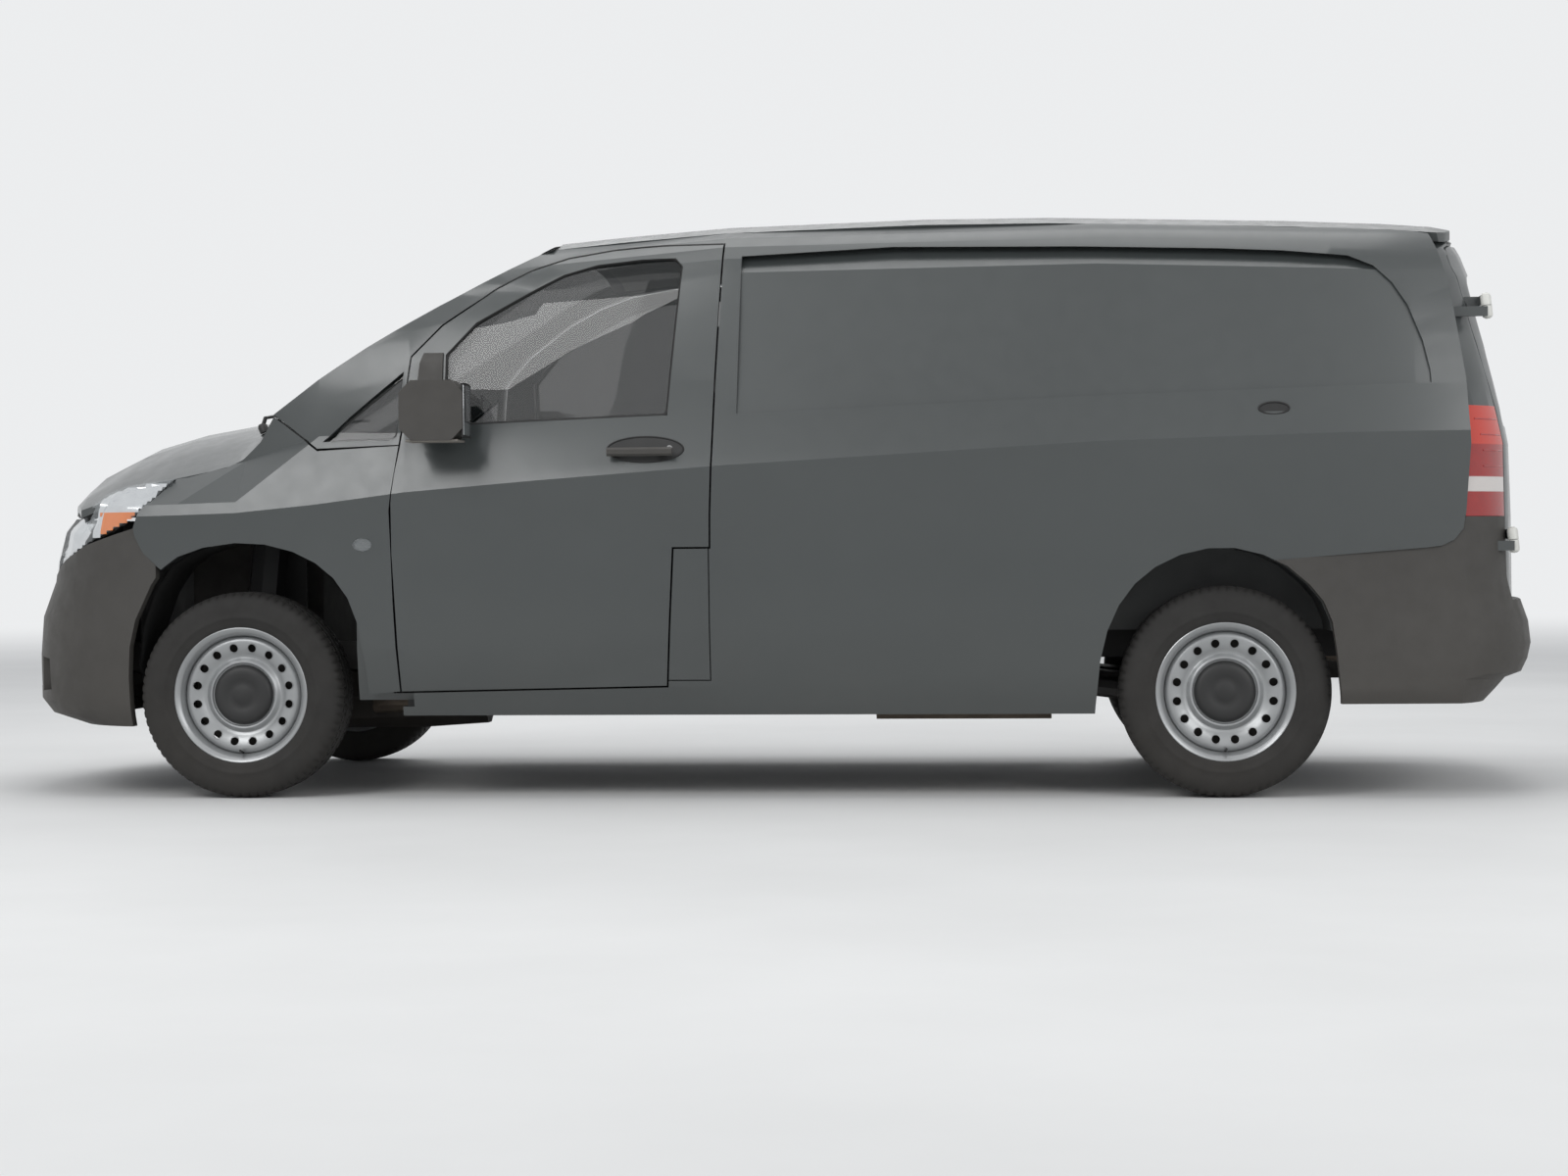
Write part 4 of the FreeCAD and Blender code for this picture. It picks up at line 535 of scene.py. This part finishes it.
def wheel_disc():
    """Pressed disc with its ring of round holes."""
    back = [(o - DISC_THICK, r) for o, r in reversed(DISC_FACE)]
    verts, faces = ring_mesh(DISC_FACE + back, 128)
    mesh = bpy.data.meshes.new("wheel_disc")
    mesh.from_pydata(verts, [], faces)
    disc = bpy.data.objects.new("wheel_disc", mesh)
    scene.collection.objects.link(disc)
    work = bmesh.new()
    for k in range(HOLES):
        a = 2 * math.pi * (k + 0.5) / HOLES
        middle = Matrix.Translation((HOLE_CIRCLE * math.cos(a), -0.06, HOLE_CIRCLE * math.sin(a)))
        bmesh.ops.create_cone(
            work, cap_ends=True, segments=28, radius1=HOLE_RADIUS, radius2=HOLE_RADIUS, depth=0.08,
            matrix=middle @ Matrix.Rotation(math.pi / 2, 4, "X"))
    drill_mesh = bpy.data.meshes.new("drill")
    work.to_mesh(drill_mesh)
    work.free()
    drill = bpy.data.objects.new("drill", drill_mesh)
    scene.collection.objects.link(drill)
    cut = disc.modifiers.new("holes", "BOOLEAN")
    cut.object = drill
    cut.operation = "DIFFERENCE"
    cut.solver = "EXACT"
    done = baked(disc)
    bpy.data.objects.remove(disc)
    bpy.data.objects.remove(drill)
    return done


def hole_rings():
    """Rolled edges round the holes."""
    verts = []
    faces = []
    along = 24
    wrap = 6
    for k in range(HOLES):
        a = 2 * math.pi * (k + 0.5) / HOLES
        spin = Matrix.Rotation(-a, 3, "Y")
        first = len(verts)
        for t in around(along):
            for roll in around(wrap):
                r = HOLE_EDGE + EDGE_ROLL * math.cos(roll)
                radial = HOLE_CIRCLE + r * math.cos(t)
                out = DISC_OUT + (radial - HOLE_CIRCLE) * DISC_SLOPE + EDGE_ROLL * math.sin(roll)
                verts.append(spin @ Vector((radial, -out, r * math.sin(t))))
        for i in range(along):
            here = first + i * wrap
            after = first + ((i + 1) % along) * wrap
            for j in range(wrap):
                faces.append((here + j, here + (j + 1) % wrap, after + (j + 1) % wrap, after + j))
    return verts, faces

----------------

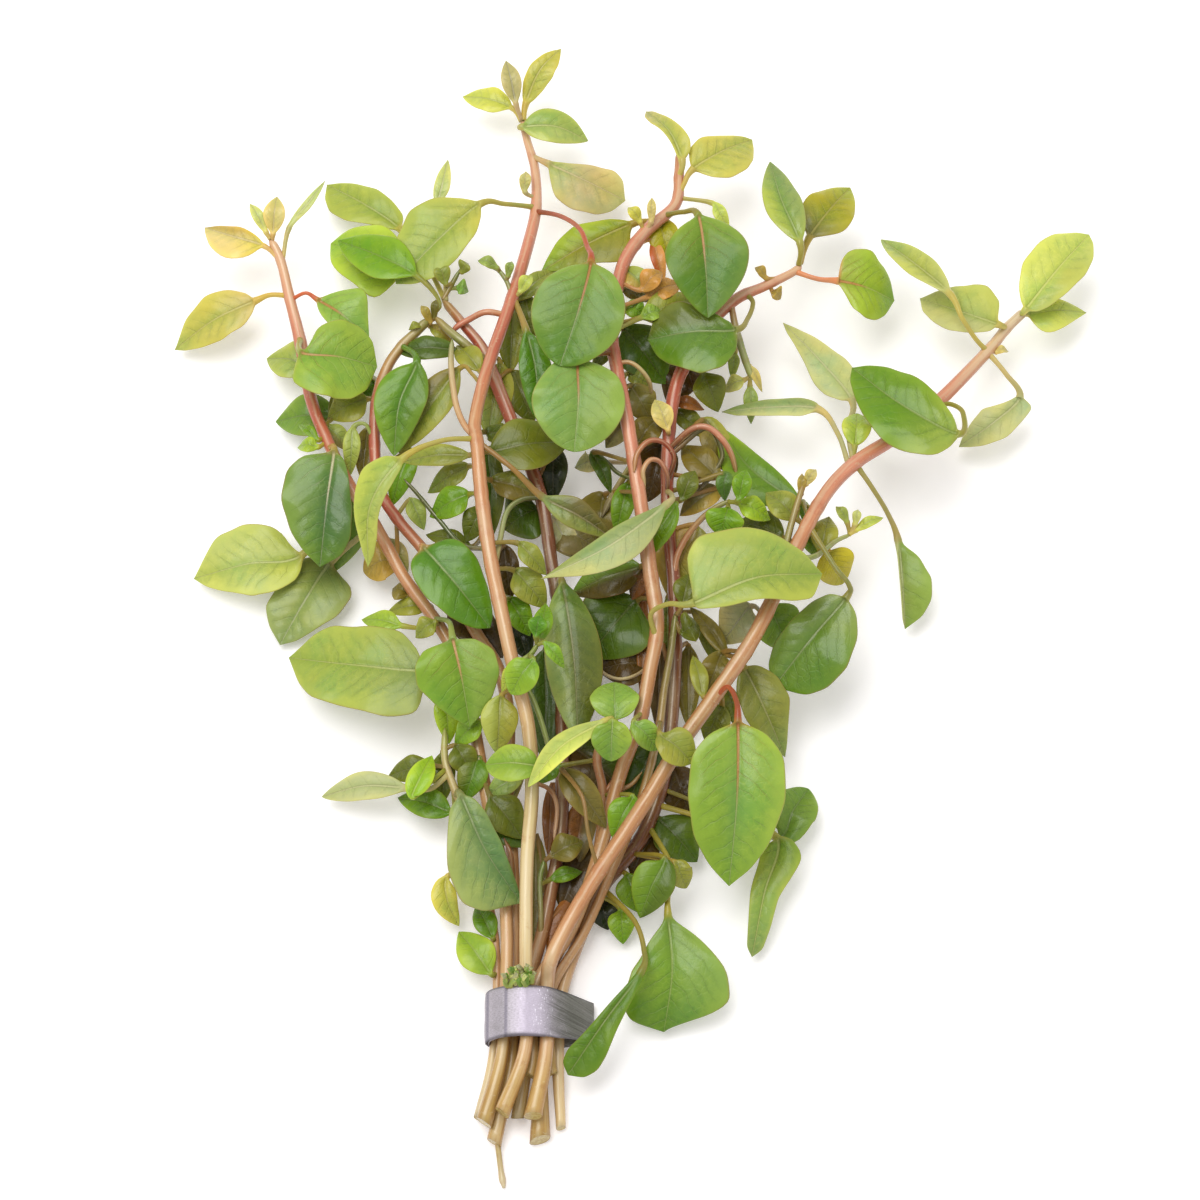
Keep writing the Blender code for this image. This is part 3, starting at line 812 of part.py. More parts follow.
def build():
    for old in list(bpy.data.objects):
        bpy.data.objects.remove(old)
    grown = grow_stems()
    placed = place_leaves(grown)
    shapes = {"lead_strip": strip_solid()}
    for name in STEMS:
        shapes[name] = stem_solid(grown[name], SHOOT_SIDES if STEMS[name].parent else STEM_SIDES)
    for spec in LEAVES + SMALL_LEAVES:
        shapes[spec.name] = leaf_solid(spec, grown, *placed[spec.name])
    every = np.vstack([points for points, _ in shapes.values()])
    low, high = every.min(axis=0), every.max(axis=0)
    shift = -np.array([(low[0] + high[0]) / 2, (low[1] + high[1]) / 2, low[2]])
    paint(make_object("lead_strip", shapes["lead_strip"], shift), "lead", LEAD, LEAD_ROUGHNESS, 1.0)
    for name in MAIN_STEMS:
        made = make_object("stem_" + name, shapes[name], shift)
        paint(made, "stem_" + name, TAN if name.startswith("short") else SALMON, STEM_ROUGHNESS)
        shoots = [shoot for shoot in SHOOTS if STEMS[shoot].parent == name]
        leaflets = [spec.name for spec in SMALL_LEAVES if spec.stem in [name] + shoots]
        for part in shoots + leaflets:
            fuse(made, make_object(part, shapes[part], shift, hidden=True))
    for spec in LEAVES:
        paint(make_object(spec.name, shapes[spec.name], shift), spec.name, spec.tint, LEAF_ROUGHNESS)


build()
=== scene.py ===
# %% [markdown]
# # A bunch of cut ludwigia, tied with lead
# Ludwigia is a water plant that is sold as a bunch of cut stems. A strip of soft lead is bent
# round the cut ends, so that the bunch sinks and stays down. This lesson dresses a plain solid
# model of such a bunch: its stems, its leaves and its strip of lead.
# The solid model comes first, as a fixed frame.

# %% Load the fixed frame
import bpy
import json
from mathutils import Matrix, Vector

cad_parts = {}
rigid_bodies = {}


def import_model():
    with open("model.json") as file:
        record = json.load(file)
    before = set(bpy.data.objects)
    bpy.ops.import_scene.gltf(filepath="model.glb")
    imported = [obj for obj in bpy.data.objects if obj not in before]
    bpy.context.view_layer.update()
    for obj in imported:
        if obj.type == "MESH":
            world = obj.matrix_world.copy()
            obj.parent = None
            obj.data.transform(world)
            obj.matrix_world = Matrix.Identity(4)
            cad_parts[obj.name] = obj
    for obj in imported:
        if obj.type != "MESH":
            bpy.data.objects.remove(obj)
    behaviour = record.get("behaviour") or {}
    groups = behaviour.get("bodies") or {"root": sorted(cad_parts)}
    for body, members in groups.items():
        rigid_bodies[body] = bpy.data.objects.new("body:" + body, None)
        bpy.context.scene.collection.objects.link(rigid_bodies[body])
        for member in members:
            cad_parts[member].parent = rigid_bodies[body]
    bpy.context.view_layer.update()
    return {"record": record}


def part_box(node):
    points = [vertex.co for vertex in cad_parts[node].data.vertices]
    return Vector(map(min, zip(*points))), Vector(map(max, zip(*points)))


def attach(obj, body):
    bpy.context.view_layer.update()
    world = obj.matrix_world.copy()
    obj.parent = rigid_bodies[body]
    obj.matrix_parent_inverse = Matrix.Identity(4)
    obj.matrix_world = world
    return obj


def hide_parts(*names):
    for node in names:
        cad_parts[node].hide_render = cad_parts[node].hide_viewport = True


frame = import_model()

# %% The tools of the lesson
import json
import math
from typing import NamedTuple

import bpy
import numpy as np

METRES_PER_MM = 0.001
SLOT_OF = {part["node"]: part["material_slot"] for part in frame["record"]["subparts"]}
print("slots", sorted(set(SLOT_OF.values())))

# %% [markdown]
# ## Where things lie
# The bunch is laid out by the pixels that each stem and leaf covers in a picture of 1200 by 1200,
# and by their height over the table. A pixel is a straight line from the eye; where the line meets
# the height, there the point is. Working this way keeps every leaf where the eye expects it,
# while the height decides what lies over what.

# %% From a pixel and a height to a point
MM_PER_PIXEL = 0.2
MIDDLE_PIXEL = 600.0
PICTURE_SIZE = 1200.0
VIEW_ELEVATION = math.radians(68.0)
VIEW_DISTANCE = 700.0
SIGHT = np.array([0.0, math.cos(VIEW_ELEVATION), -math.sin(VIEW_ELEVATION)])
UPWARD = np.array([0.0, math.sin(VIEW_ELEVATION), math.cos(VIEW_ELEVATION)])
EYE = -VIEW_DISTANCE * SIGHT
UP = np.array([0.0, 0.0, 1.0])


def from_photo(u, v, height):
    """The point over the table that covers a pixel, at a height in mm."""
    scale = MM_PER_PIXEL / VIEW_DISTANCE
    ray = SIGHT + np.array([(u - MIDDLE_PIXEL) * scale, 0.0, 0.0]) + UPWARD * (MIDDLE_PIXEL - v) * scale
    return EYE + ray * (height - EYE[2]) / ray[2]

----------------

WRITTEN REQUEST: Looking at the material above, count the lines containing the string "collection" and reply with the count alone.

TASK SOLUTION: 3